#### Written task
Write out exactly the lines between the line containing "make_handle_base(rubber)" and the line containing "points = [vertex.co", including both of those lines, and nothing more.

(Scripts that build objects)
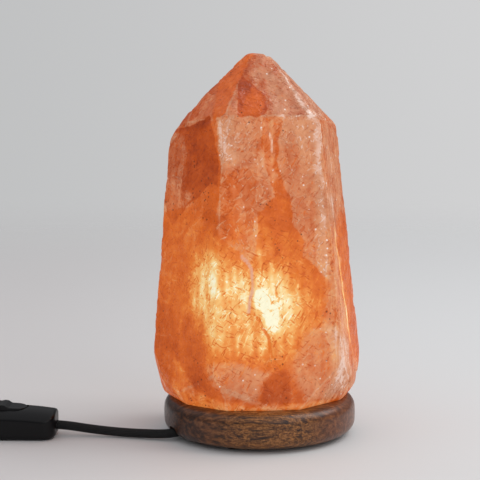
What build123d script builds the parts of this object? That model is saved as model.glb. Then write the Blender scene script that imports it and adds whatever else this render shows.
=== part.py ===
from build123d import *
import math
import os

os.makedirs("parts", exist_ok=True)

# A salt crystal lamp: a hewn, bored block of rock salt on a turned wooden base, with a small screw-cap bulb
# inside, a braided cord with an inline switch, and a two-pin plug. Millimetres and degrees.
# The origin is on the base's axis, on the surface that the lamp stands on. +Z is up, -Y is the front, and the
# cord leaves to the left, towards -X.

# ---- Clearances
FIT_GAP = 0.1  # a fastener, rod or disc in its own hole or seat
SIDE_GAP = 0.3  # curved or moving pieces side by side
HAND_GAP = 0.5  # a moving piece in the opening it works in

# ---- Feet and wooden base
FOOT_DIAMETER = 12.0
FOOT_THICKNESS = 3.0
FOOT_RECESS = 1.0
FOOT_CIRCLE_RADIUS = 48.0
FOOT_ANGLES = (70, 160, 250, 340)
BASE_DIAMETER = 130.0
BASE_HEIGHT = 24.0
BASE_SIDE_SWELL = 1.2  # how far the side bulges past its upper and lower edge
BASE_EDGE_RADIUS = 8.0
BASE_HOLE_DIAMETER = 44.0

# ---- Salt crystal. A facet is (direction, lean, reach): the way it faces in plan, from the front towards the
# right, how far it tips up, and its distance from the axis at the seat, or at the tip for the upper ones.
CRYSTAL_HEIGHT = 230.0
CRYSTAL_BORE_DIAMETER = 46.0
CRYSTAL_BORE_DEPTH = 95.0
BODY_FACETS = (
    (9, 3.2, 54.0),
    (-18, 7.5, 76.0),
    (-46, 4.2, 64.5),
    (76, 6.0, 66.5),
    (127, 6.0, 68.5),
    (187, 5.0, 61.5),
    (-109, 4.0, 65.5),
)
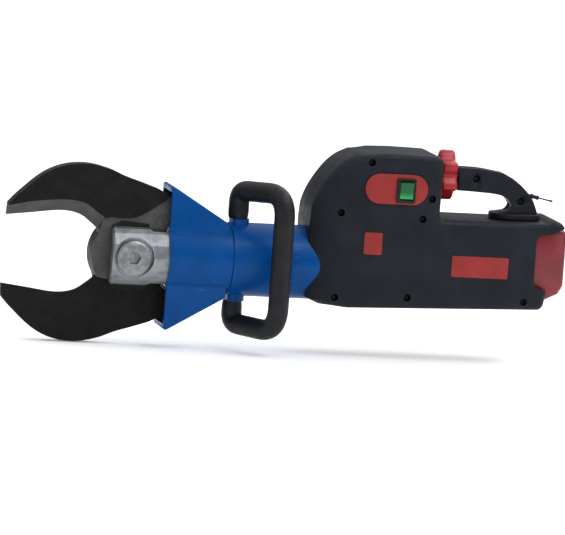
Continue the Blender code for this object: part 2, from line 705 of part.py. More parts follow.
def tilted(obj):
    """Turn an object made along X so that it leaves the handle's back a little downwards."""
    pivot = MM * (ORIGIN + Vector((LEAD_X, 0, LEAD_Z)))
    turn = Matrix.Rotation(math.radians(LEAD_DROP), 4, "Y")
    obj.data.transform(Matrix.Translation(pivot) @ turn @ Matrix.Translation(-pivot))
    return obj


def make_gland(rubber):
    """The moulded strain relief on the handle's back and the short stiff lead in it."""
    gland = turned("cable_gland", [(540, 2.2), (554.2, 2.2), (554.2, 3.7), (556.5, 3.7),
                                   (558, 2.8), (563, 2.6), (563, 3.2), (565.5, 3.0)],
                   "X", (0, LEAD_Z), 14)
    cut(gland, rod("bore", "X", (0, LEAD_Z), LEAD_R + GAP, 560, 570, 12))
    finish(tilted(gland), rubber)
    lead = turned("signal_lead", [(560.5, LEAD_R), (582, LEAD_R), (582, 1.5), (586, 1.3)],
                  "X", (0, LEAD_Z), 12)
    finish(tilted(lead), rubber)


def main():
    for old in list(bpy.data.objects):
        bpy.data.objects.remove(old)
    blue = material("blue_enamel", (0.010, 0.075, 0.32), 0.32, 0.0)
    silver = material("turned_steel", (0.52, 0.53, 0.55), 0.30, 1.0)
    steel = material("steel", (0.33, 0.34, 0.35), 0.42, 1.0)
    bright = material("ground_steel", (0.62, 0.63, 0.64), 0.18, 1.0)
    black_oxide = material("black_oxide", (0.018, 0.018, 0.019), 0.48, 0.6)
    rubber = material("black_rubber", (0.016, 0.016, 0.017), 0.70)
    plastic = material("grey_black_plastic", (0.035, 0.036, 0.042), 0.45)
    red = material("red_plastic", (0.46, 0.020, 0.016), 0.36)
    green = material("green_rocker", (0.0, 0.22, 0.035), 0.22)
    alloy = material("cast_aluminium", (0.45, 0.46, 0.47), 0.45, 1.0)
    copper = material("copper", (0.55, 0.24, 0.10), 0.35, 1.0)
    board_green = material("board_green", (0.02, 0.11, 0.05), 0.40)
    make_head(steel, black_oxide, bright)
    make_fork(silver)
    make_wing_frame(blue)
    make_ram(blue, steel, bright, rubber)
    make_bow(steel, rubber)
    make_casing(plastic)
    for name, point in SCREWS.items():
        machine_screw("screw_" + name, point, -BODY_HALF + 4.7, 19, black_oxide)
    make_hydraulics(alloy, steel, plastic)
    make_motor(steel, copper, steel)
    make_controls(red, steel, rubber, green)
    make_handle(plastic, steel, black_oxide)
    make_handle_base(rubber)
    make_battery(red, plastic, board_green)
    make_labels(red)
    make_gland(rubber)


main()
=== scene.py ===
"""The rebar cutter as it looks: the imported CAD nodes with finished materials, and finer
pieces where a curved outline or a rounded edge shows.

Lengths are millimetres in the tool's own frame: blade pivot at x = z = 0, ram axis along
+X towards the battery, bow grip on the -Y side, +Z up.  place() turns them into the row
frame in metres, from where the CAD's fork and pivot bolt are.
"""
import math

import bmesh
import bpy
from mathutils import Matrix, Vector


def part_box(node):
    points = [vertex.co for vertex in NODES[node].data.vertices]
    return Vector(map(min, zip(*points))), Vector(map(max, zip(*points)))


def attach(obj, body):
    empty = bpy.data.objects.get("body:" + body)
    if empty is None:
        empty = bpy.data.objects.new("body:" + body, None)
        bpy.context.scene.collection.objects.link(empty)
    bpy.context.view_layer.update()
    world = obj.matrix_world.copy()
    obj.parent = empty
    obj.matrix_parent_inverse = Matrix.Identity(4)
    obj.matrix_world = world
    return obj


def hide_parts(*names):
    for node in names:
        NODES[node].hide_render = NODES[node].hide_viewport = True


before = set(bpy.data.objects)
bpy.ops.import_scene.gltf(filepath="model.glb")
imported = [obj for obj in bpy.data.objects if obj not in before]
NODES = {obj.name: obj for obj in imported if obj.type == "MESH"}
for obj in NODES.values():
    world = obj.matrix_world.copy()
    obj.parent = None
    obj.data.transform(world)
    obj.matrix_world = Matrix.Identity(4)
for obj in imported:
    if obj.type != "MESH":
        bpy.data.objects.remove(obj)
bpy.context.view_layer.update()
MM = 0.001


def middle(node):
    """The centre of a CAD node's box, in the row frame."""
    low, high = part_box(node)
    return (low + high) / 2


SHIFT = Vector((middle("pivot_bolt").x, middle("fork").y, middle("pivot_bolt").z))


def place(x, y, z):
    """A point of the tool's own frame in millimetres, as a point of the row frame in metres."""
    return SHIFT + MM * Vector((x, y, z))


# ------------------------------------------------------------------ node helpers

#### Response
    make_handle_base(rubber)
    make_battery(red, plastic, board_green)
    make_labels(red)
    make_gland(rubber)


main()
=== scene.py ===
"""The rebar cutter as it looks: the imported CAD nodes with finished materials, and finer
pieces where a curved outline or a rounded edge shows.

Lengths are millimetres in the tool's own frame: blade pivot at x = z = 0, ram axis along
+X towards the battery, bow grip on the -Y side, +Z up.  place() turns them into the row
frame in metres, from where the CAD's fork and pivot bolt are.
"""
import math

import bmesh
import bpy
from mathutils import Matrix, Vector


def part_box(node):
    points = [vertex.co for vertex in NODES[node].data.vertices]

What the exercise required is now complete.